Extract the full set of records that follows, word for word.

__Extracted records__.

----------

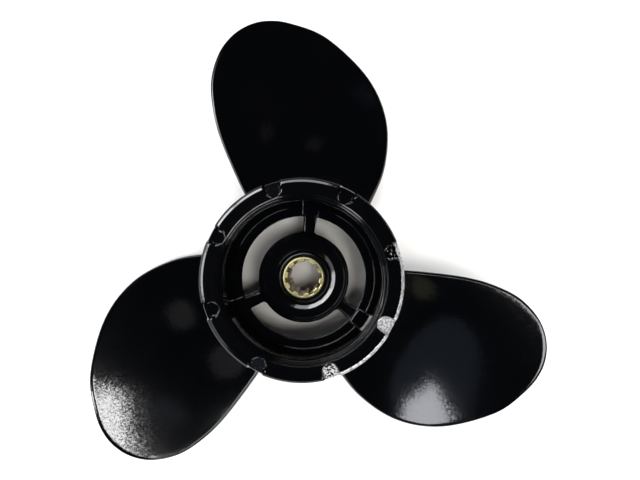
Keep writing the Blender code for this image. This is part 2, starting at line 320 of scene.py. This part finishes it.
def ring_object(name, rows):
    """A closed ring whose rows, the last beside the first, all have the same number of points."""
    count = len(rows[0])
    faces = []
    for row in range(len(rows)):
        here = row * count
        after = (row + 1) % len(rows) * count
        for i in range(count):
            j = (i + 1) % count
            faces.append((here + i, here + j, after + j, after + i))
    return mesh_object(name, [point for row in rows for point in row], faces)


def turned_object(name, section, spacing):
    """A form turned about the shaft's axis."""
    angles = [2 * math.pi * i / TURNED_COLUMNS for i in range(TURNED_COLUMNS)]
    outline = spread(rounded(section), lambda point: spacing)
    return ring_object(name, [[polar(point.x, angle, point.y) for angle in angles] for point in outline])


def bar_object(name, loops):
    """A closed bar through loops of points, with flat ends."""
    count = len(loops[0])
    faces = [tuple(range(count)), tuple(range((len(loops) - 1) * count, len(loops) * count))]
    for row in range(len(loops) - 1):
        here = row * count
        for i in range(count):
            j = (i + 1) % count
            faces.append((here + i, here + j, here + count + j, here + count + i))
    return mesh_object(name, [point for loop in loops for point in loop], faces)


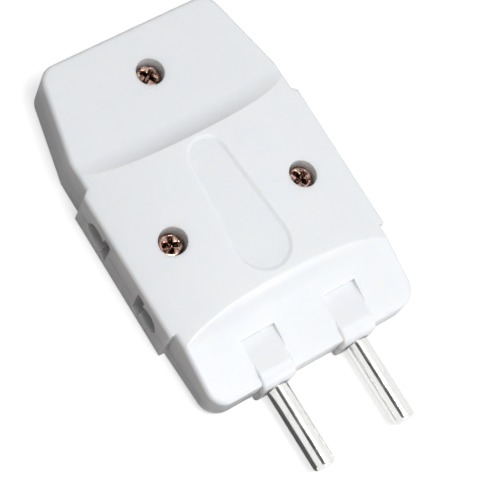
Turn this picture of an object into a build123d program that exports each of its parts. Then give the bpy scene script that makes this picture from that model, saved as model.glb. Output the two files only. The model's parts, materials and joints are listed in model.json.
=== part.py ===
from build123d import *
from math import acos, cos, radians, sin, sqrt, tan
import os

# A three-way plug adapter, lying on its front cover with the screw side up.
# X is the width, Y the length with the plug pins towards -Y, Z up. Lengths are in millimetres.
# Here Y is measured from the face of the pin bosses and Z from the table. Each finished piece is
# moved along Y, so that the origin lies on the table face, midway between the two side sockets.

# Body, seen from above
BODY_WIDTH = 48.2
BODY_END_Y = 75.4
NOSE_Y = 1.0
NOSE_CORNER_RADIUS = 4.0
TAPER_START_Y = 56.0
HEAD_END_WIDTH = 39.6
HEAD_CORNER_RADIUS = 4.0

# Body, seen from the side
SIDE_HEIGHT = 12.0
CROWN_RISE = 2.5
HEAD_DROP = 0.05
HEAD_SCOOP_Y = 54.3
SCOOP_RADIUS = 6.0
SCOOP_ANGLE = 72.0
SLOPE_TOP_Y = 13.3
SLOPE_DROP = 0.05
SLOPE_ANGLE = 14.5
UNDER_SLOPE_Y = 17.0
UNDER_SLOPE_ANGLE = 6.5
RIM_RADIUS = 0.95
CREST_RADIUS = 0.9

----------

__Completed exercise__.
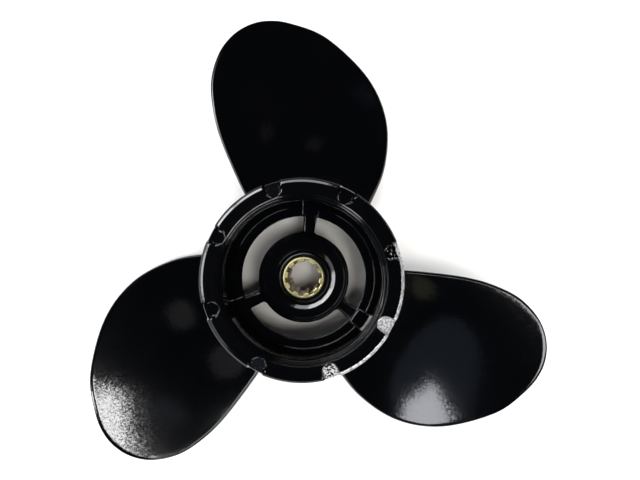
Keep writing the Blender code for this image. This is part 2, starting at line 320 of scene.py. This part finishes it.
def ring_object(name, rows):
    """A closed ring whose rows, the last beside the first, all have the same number of points."""
    count = len(rows[0])
    faces = []
    for row in range(len(rows)):
        here = row * count
        after = (row + 1) % len(rows) * count
        for i in range(count):
            j = (i + 1) % count
            faces.append((here + i, here + j, after + j, after + i))
    return mesh_object(name, [point for row in rows for point in row], faces)


def turned_object(name, section, spacing):
    """A form turned about the shaft's axis."""
    angles = [2 * math.pi * i / TURNED_COLUMNS for i in range(TURNED_COLUMNS)]
    outline = spread(rounded(section), lambda point: spacing)
    return ring_object(name, [[polar(point.x, angle, point.y) for angle in angles] for point in outline])


def bar_object(name, loops):
    """A closed bar through loops of points, with flat ends."""
    count = len(loops[0])
    faces = [tuple(range(count)), tuple(range((len(loops) - 1) * count, len(loops) * count))]
    for row in range(len(loops) - 1):
        here = row * count
        for i in range(count):
            j = (i + 1) % count
            faces.append((here + i, here + j, here + count + j, here + count + i))
    return mesh_object(name, [point for loop in loops for point in loop], faces)


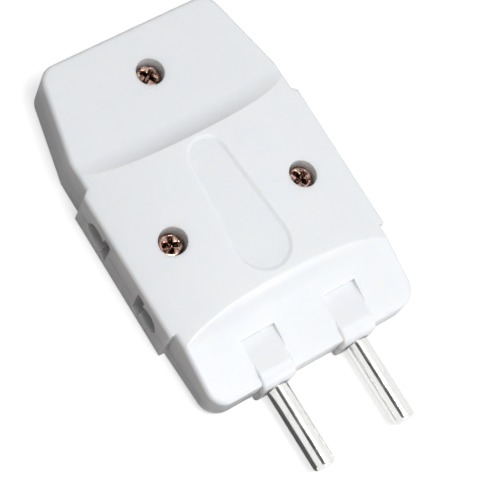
Turn this picture of an object into a build123d program that exports each of its parts. Then give the bpy scene script that makes this picture from that model, saved as model.glb. Output the two files only. The model's parts, materials and joints are listed in model.json.
=== part.py ===
from build123d import *
from math import acos, cos, radians, sin, sqrt, tan
import os

# A three-way plug adapter, lying on its front cover with the screw side up.
# X is the width, Y the length with the plug pins towards -Y, Z up. Lengths are in millimetres.
# Here Y is measured from the face of the pin bosses and Z from the table. Each finished piece is
# moved along Y, so that the origin lies on the table face, midway between the two side sockets.

# Body, seen from above
BODY_WIDTH = 48.2
BODY_END_Y = 75.4
NOSE_Y = 1.0
NOSE_CORNER_RADIUS = 4.0
TAPER_START_Y = 56.0
HEAD_END_WIDTH = 39.6
HEAD_CORNER_RADIUS = 4.0

# Body, seen from the side
SIDE_HEIGHT = 12.0
CROWN_RISE = 2.5
HEAD_DROP = 0.05
HEAD_SCOOP_Y = 54.3
SCOOP_RADIUS = 6.0
SCOOP_ANGLE = 72.0
SLOPE_TOP_Y = 13.3
SLOPE_DROP = 0.05
SLOPE_ANGLE = 14.5
UNDER_SLOPE_Y = 17.0
UNDER_SLOPE_ANGLE = 6.5
RIM_RADIUS = 0.95
CREST_RADIUS = 0.9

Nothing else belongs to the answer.